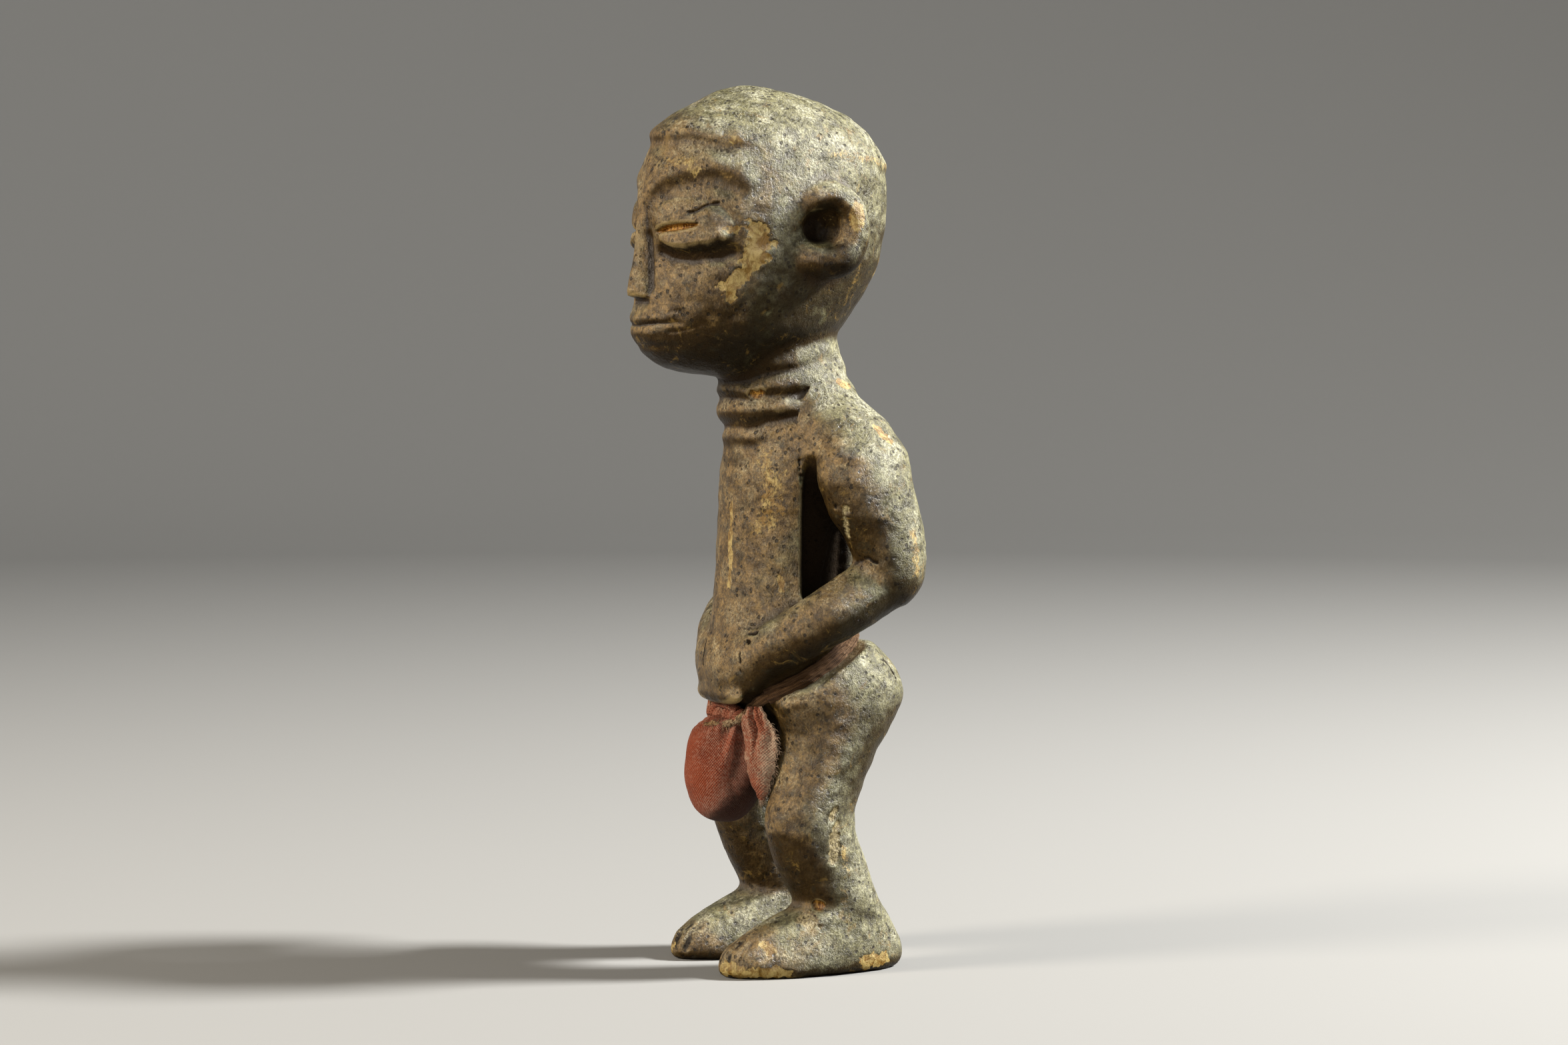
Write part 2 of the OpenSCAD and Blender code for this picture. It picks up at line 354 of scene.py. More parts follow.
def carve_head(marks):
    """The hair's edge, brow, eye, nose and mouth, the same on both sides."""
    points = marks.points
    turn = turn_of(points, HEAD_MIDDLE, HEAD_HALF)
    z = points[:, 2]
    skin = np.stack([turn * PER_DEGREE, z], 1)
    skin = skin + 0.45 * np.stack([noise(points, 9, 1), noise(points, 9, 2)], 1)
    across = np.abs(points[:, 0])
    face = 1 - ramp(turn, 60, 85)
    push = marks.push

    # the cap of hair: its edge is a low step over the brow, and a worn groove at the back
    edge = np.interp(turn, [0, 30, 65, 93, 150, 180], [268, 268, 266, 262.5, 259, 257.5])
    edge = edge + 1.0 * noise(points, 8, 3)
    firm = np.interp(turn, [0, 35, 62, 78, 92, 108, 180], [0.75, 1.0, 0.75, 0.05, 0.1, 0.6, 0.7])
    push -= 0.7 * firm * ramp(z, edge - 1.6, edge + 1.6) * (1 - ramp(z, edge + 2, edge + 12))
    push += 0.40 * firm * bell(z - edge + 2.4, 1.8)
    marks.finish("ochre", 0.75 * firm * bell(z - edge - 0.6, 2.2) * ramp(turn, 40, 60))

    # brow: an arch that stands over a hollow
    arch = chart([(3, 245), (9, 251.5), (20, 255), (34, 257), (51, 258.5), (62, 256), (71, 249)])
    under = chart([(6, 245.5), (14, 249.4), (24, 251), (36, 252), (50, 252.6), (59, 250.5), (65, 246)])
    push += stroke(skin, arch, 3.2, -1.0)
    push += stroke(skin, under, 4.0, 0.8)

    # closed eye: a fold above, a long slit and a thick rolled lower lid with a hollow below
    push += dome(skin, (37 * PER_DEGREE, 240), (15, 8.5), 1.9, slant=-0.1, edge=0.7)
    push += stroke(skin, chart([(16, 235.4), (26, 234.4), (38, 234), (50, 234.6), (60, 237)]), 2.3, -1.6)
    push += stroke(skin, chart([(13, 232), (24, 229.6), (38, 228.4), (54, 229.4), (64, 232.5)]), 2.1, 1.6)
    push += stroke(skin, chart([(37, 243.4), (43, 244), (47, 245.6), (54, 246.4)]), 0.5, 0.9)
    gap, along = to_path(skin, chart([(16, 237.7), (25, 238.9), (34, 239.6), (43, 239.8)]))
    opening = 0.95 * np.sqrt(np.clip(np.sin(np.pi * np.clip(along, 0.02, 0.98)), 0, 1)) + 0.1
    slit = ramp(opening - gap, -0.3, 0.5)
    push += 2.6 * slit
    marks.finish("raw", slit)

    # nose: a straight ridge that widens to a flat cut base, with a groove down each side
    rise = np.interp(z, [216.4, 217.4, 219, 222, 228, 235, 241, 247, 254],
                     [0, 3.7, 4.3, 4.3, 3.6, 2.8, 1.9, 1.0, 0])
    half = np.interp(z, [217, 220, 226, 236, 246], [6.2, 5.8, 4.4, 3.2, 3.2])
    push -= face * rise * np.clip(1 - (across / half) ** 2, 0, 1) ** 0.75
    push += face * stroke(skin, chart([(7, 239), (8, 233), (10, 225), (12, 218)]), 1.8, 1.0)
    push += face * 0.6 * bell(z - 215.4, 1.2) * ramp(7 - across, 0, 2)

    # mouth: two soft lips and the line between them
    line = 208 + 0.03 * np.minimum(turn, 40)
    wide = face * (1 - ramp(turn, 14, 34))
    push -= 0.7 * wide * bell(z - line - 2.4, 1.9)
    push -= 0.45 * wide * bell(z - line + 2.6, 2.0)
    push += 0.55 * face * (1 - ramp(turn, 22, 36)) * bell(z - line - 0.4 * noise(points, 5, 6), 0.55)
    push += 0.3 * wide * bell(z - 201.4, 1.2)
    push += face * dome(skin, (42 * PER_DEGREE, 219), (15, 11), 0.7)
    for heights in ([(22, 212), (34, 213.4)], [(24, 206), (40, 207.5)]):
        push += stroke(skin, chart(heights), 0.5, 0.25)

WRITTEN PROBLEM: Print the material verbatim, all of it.

THE COMPLETED TASK:
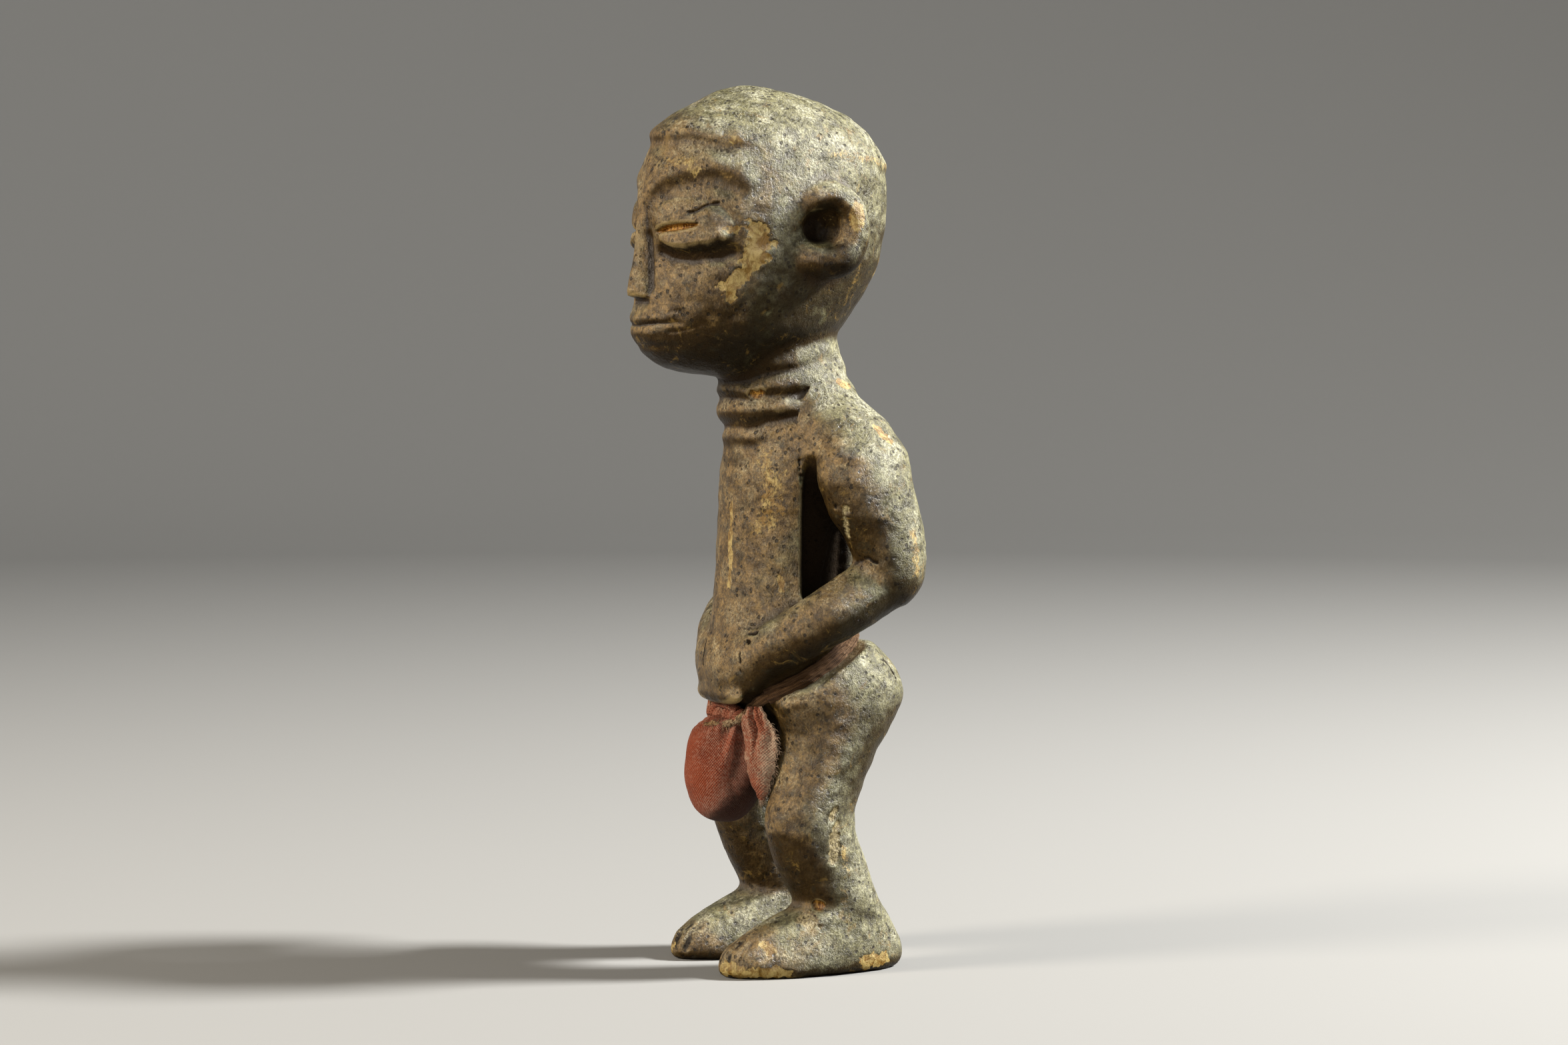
Write part 2 of the OpenSCAD and Blender code for this picture. It picks up at line 354 of scene.py. More parts follow.
def carve_head(marks):
    """The hair's edge, brow, eye, nose and mouth, the same on both sides."""
    points = marks.points
    turn = turn_of(points, HEAD_MIDDLE, HEAD_HALF)
    z = points[:, 2]
    skin = np.stack([turn * PER_DEGREE, z], 1)
    skin = skin + 0.45 * np.stack([noise(points, 9, 1), noise(points, 9, 2)], 1)
    across = np.abs(points[:, 0])
    face = 1 - ramp(turn, 60, 85)
    push = marks.push

    # the cap of hair: its edge is a low step over the brow, and a worn groove at the back
    edge = np.interp(turn, [0, 30, 65, 93, 150, 180], [268, 268, 266, 262.5, 259, 257.5])
    edge = edge + 1.0 * noise(points, 8, 3)
    firm = np.interp(turn, [0, 35, 62, 78, 92, 108, 180], [0.75, 1.0, 0.75, 0.05, 0.1, 0.6, 0.7])
    push -= 0.7 * firm * ramp(z, edge - 1.6, edge + 1.6) * (1 - ramp(z, edge + 2, edge + 12))
    push += 0.40 * firm * bell(z - edge + 2.4, 1.8)
    marks.finish("ochre", 0.75 * firm * bell(z - edge - 0.6, 2.2) * ramp(turn, 40, 60))

    # brow: an arch that stands over a hollow
    arch = chart([(3, 245), (9, 251.5), (20, 255), (34, 257), (51, 258.5), (62, 256), (71, 249)])
    under = chart([(6, 245.5), (14, 249.4), (24, 251), (36, 252), (50, 252.6), (59, 250.5), (65, 246)])
    push += stroke(skin, arch, 3.2, -1.0)
    push += stroke(skin, under, 4.0, 0.8)

    # closed eye: a fold above, a long slit and a thick rolled lower lid with a hollow below
    push += dome(skin, (37 * PER_DEGREE, 240), (15, 8.5), 1.9, slant=-0.1, edge=0.7)
    push += stroke(skin, chart([(16, 235.4), (26, 234.4), (38, 234), (50, 234.6), (60, 237)]), 2.3, -1.6)
    push += stroke(skin, chart([(13, 232), (24, 229.6), (38, 228.4), (54, 229.4), (64, 232.5)]), 2.1, 1.6)
    push += stroke(skin, chart([(37, 243.4), (43, 244), (47, 245.6), (54, 246.4)]), 0.5, 0.9)
    gap, along = to_path(skin, chart([(16, 237.7), (25, 238.9), (34, 239.6), (43, 239.8)]))
    opening = 0.95 * np.sqrt(np.clip(np.sin(np.pi * np.clip(along, 0.02, 0.98)), 0, 1)) + 0.1
    slit = ramp(opening - gap, -0.3, 0.5)
    push += 2.6 * slit
    marks.finish("raw", slit)

    # nose: a straight ridge that widens to a flat cut base, with a groove down each side
    rise = np.interp(z, [216.4, 217.4, 219, 222, 228, 235, 241, 247, 254],
                     [0, 3.7, 4.3, 4.3, 3.6, 2.8, 1.9, 1.0, 0])
    half = np.interp(z, [217, 220, 226, 236, 246], [6.2, 5.8, 4.4, 3.2, 3.2])
    push -= face * rise * np.clip(1 - (across / half) ** 2, 0, 1) ** 0.75
    push += face * stroke(skin, chart([(7, 239), (8, 233), (10, 225), (12, 218)]), 1.8, 1.0)
    push += face * 0.6 * bell(z - 215.4, 1.2) * ramp(7 - across, 0, 2)

    # mouth: two soft lips and the line between them
    line = 208 + 0.03 * np.minimum(turn, 40)
    wide = face * (1 - ramp(turn, 14, 34))
    push -= 0.7 * wide * bell(z - line - 2.4, 1.9)
    push -= 0.45 * wide * bell(z - line + 2.6, 2.0)
    push += 0.55 * face * (1 - ramp(turn, 22, 36)) * bell(z - line - 0.4 * noise(points, 5, 6), 0.55)
    push += 0.3 * wide * bell(z - 201.4, 1.2)
    push += face * dome(skin, (42 * PER_DEGREE, 219), (15, 11), 0.7)
    for heights in ([(22, 212), (34, 213.4)], [(24, 206), (40, 207.5)]):
        push += stroke(skin, chart(heights), 0.5, 0.25)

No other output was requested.